Di più, il sistema finanziario Usa ha bisogno di un ritorno anche minimo del riciclo di petrodollari, visto che da un lato il continuo bruciare riserve in biglietti verdi sta rendendo molto alto il costo del finanziamento e dall’altro solo quell’extra garantito dall’export di petrolio permette agli assets denominati in dollari di essere acquistati e detenuti da investitori esteri, garantendo ai prezzi di restare alti e al dollaro di rimanere riserve di riferimento del commercio mondiale. Insomma, la dinamica attuale non può durare ancora per molto.

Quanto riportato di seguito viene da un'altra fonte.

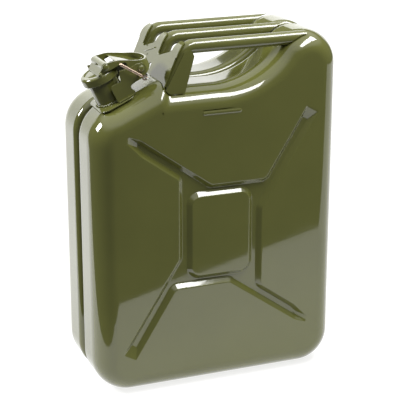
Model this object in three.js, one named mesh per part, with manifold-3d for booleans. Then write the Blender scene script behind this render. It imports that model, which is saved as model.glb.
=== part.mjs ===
// Pressed steel jerrycan for twenty litres of fuel, with a lever-clamped lid.
// Millimetres. +X runs from the spout end to the air hump, +Y from the front wide face to the
// rear one, +Z up. The origin is the middle of the footprint, on the surface the can stands on.
import * as THREE from 'three';
import { mergeVertices } from 'three/addons/utils/BufferGeometryUtils.js';
import Module from 'manifold-3d';

const wasm = await Module();
wasm.setup();

// ---- Driving dimensions ------------------------------------------------------------------
const LENGTH = 344; // along X
const DEPTH = 165; // along Y, over the two wide faces
const HEIGHT = 476; // to the top of the hump and of the handles
const SHEET = 1; // wall of each half shell
const GAP = 0.3; // left between parts that touch
const FACE_ROUND = 27; // rounding from a wide face to the narrow sides
const FOOT_ROUND = 48; // bottom corners, seen from the front
const HUMP_ROUND = 45; // top corner at the hump
const SPOUT_ROUND = 51; // top corner at the spout
const SHOULDER_ANGLE = 24.4 * Math.PI / 180; // slope of the shoulder that carries the neck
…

Tanto più che ieri, con un solo giorno di ritardo da quanto avevo scritto lunedì rispetto ai Fondi sovrani che il governo Renzi cerca di portare a investire in Italia, Bloomberg ha diffuso la notizia che il più grande di questi soggetti, il Fondo sovrano norvegese, già dall’anno prossimo dovrà cominciare a liquidare assets e mettere mano agli 830 miliardi di dollari di detenzioni per tamponare i gap di budget statale, come ci mostra il grafico a fondo pagina.
Nei primi tre trimestri di quest’anno le entrate fiscali dall’estrazione del petrolio, infatti, sono calate del 42%, quindi nel 2016 le spese supereranno le entrate di budget e vista la natura pro-ciclica del calo dei prezzi del greggio, Oslo non può che cominciare a usare il suo Fondo come bancomat, un qualcosa che si credeva impossibile solo fino all’anno scorso. Lo scorso ottobre le stime per le entrate garantite dal petrolio con il barile fissato incautamente a 69 dollari hanno infatti giocato un brutto scherzo al ministero delle Finanze, visto che quest’anno la cifra reale con il barile a una media di 56 dollari è di 251,6 miliardi di corone, il 30% in meno del preventivato.
Attenzione, ovviamente non dobbiamo attenderci una vendita di massa di securities, né il fallimento della Norvegia, ma quando giganti simili si trovano costretti a mettere mano al salvadanaio di Stato, vuol dire che il punto di rottura per gli equilibri del mercato è molto vicino.